Medya ve Siyaset: Siyasi anket sonuçları, ekonomik büyüme rakamları, suç oranları gibi nicel veriler, medya ve siyasi tartışmaların merkezinde yer alır. Nicel okuryazarlık, bu verilerin nasıl sunulduğunu, hangi yorumların yapıldığını ve olası manipülasyonları fark etmenizi sağlar.
Günümüz dünyasında, sayılarla çevriliyiz. Nicel okuryazarlık, bu sayıların ormanında kaybolmadan, bilinçli ve eleştirel bir şekilde yolumuzu bulmamızı sağlayan bir pusula gibidir. O, sadece bir beceri değil, aynı zamanda dijital çağda yaşamanın temel bir gerekliliğidir.
Sayıların Gücü, Anlamın Derinliği: Nicel Perspektifin Değeri
Bu makale boyunca gördüğümüz gibi, nicel kavramı basitçe "sayılabilir" olmanın çok ötesindedir. O, bilimsel yöntemin temel taşı, iş dünyasının karar alma mekanizmalarının motoru ve modern toplumların kendilerini anlamasının vazgeçilmez bir aracıdır. Hava durumunu tahmin etmekten, yeni bir ilacın etkinliğini kanıtlamaya, bir pazarlama kampanyasının başarısını ölçmekten, toplumsal eğilimleri analiz etmeye kadar hayatımızın her alanında nicel veriler bize yol gösterir.
Nicel yaklaşım, nesnelliği, ölçülebilirliği ve genellenebilirliği ile bilginin güvenilirliğini artırır.
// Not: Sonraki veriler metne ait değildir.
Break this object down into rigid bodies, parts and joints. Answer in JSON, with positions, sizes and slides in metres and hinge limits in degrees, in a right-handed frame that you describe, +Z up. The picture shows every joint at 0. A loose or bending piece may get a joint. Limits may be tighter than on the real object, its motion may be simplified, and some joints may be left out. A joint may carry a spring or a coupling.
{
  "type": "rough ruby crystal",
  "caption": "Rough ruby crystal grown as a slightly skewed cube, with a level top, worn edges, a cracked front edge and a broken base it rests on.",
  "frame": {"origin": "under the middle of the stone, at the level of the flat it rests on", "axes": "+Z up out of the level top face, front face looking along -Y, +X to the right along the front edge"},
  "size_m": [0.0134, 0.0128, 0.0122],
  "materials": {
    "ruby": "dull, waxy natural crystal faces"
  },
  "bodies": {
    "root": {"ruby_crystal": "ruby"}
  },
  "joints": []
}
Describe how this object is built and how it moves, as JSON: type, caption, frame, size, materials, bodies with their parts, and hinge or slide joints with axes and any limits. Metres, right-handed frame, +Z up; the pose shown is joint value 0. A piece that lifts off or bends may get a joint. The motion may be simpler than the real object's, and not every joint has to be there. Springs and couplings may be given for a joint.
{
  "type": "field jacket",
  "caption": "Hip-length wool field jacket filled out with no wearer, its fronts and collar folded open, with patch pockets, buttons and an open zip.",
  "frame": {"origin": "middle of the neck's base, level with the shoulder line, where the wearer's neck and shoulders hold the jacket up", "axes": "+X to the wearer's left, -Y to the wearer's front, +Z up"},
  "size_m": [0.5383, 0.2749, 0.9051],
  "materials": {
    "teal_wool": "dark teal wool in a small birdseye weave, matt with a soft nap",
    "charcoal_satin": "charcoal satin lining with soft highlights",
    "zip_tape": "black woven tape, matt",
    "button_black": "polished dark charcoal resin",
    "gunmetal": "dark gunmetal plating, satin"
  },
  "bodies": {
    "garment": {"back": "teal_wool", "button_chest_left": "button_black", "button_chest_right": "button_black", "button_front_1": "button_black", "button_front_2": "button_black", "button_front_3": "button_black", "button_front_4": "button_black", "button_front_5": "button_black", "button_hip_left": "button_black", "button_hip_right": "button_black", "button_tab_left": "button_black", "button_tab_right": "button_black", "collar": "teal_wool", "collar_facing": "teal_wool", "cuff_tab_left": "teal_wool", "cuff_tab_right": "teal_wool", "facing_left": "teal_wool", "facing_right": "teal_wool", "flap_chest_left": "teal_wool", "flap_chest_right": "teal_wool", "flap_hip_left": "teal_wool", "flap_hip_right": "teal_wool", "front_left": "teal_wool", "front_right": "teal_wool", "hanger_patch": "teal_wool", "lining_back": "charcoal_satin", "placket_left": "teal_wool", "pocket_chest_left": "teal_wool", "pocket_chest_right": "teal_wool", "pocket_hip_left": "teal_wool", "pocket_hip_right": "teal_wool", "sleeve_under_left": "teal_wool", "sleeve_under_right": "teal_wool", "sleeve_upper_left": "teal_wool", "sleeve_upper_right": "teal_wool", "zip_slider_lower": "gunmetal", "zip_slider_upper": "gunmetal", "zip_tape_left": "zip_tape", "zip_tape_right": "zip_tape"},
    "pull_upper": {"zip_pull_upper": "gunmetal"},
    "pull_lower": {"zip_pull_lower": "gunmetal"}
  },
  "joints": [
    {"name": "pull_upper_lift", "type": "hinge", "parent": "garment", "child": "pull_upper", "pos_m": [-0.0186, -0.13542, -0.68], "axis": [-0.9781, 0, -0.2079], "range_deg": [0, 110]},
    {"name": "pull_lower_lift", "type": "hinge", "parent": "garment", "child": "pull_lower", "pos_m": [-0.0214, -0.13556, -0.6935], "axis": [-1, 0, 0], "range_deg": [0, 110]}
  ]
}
Bize "ne kadar", "ne sıklıkta" gibi somut sorulara net, sayısal cevaplar sunar. Büyük veri çağında ise, makine öğrenimi ve yapay zekanın da desteğiyle nicel analizin potansiyeli katlanarak artmıştır.
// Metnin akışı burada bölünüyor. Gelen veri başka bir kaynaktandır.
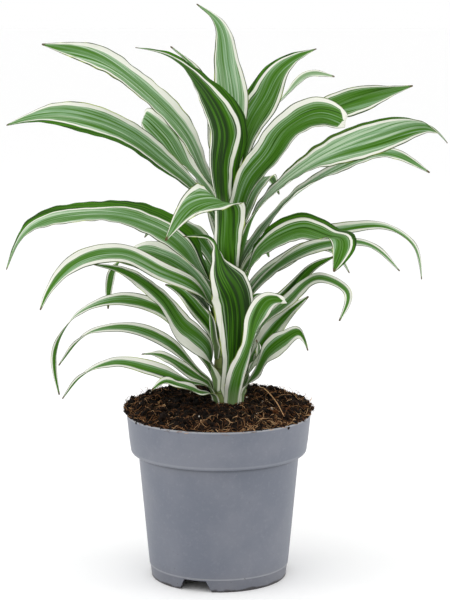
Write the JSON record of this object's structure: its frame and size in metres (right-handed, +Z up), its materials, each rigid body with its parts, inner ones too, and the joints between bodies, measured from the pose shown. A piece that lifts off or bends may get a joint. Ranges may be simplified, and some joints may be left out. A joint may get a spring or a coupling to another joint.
{
  "type": "potted white jewel dracaena",
  "caption": "Young dracaena with long arching white-striped strap leaves on one short upright cane, in a round tapered grey nursery pot filled with dark soil.",
  "frame": {"origin": "on the pot's axis at its foot, which is the middle of the plant's plan within 2 mm", "axes": "+Z up along the cane, -Y towards the pictured front, +X to its right"},
  "size_m": [0.2809, 0.1967, 0.3714],
  "materials": {
    "pot_plastic": "satin blue-grey moulded plastic",
    "soil_peat": "loose dark brown peat with fibres",
    "cane_bark": "smooth green-brown young cane",
    "leaf_blade": "semi-gloss leaf, green with white bands"
  },
  "bodies": {
    "root": {"pot": "pot_plastic", "soil": "soil_peat", "stem": "cane_bark", "leaf_back_1": "leaf_blade", "leaf_back_10": "leaf_blade", "leaf_back_2": "leaf_blade", "leaf_back_3": "leaf_blade", "leaf_back_4": "leaf_blade", "leaf_back_5": "leaf_blade", "leaf_back_6": "leaf_blade", "leaf_back_7": "leaf_blade", "leaf_back_8": "leaf_blade", "leaf_back_9": "leaf_blade", "leaf_behind_left": "leaf_blade", "leaf_crown_back": "leaf_blade", "leaf_crown_front": "leaf_blade", "leaf_crown_left": "leaf_blade", "leaf_crown_right": "leaf_blade", "leaf_crown_sliver": "leaf_blade", "leaf_folded_front": "leaf_blade", "leaf_foot_short": "leaf_blade", "leaf_foot_upright": "leaf_blade", "leaf_front_centre": "leaf_blade", "leaf_front_low": "leaf_blade", "leaf_front_right": "leaf_blade", "leaf_front_right_low": "leaf_blade", "leaf_left_big_low": "leaf_blade", "leaf_left_foot": "leaf_blade", "leaf_left_hanging": "leaf_blade", "leaf_left_hook": "leaf_blade", "leaf_left_inner": "leaf_blade", "leaf_left_low_back": "leaf_blade", "leaf_left_low_long": "leaf_blade", "leaf_left_lowest": "leaf_blade", "leaf_left_shaded": "leaf_blade", "leaf_left_twisted": "leaf_blade", "leaf_long_left": "leaf_blade", "leaf_long_right": "leaf_blade", "leaf_middle_left": "leaf_blade", "leaf_right_arch": "leaf_blade", "leaf_right_far_hook": "leaf_blade", "leaf_right_hook": "leaf_blade", "leaf_right_low": "leaf_blade", "leaf_right_low_arch": "leaf_blade", "leaf_right_small_hook": "leaf_blade", "leaf_right_vivid": "leaf_blade", "leaf_spear": "leaf_blade", "leaf_upper_right": "leaf_blade", "leaf_wide_right": "leaf_blade"}
  },
  "joints": []
}
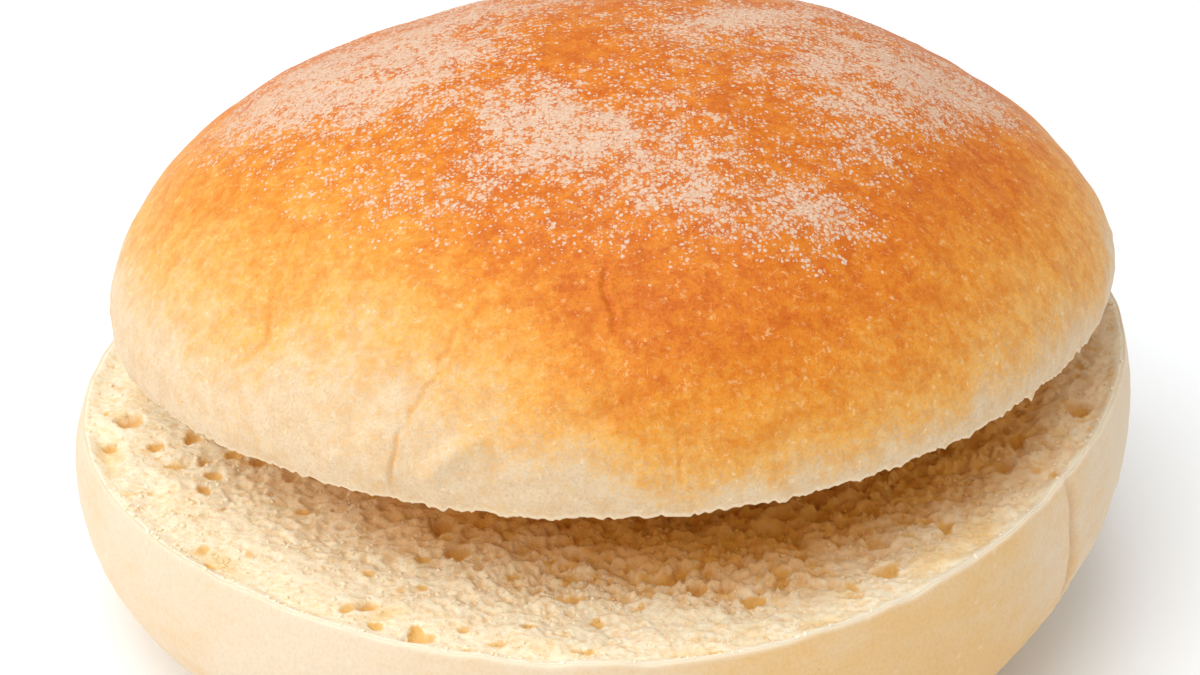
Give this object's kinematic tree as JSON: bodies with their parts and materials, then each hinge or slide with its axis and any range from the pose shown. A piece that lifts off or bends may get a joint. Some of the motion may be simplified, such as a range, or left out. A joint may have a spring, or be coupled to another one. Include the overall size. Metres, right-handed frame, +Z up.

Ancak, nicel yaklaşımın sınırlılıklarını da göz ardı etmemek gerekir. Sayılar bize bir hikayenin ne kadarının doğru olduğunu gösterse de, "neden" ve "nasıl" sorularının derinlemesine yanıtlarını, yani insan deneyiminin nüanslarını ve karmaşıklığını her zaman tam olarak yansıtmayabilir. Bu noktada, nitel araştırmalar, nicel'in bıraktığı boşlukları doldurarak daha bütüncül bir anlayış sunar.
Sonuç olarak, nicel yaklaşım, modern dünyanın anlaşılması ve yönetilmesi için temel bir araçtır. O, sadece rakamlarla sınırlı değildir; o, aslında daha derin anlamlara ulaşmak, bilinçli kararlar almak ve geleceği daha isabetli bir şekilde şekillendirmek için güçlü bir perspektif sunar. Sayıların gücünü anlayan ve onları doğru yorumlayabilen bireyler, dijital çağın karmaşıklığı içinde çok daha sağlam adımlar atabilirler.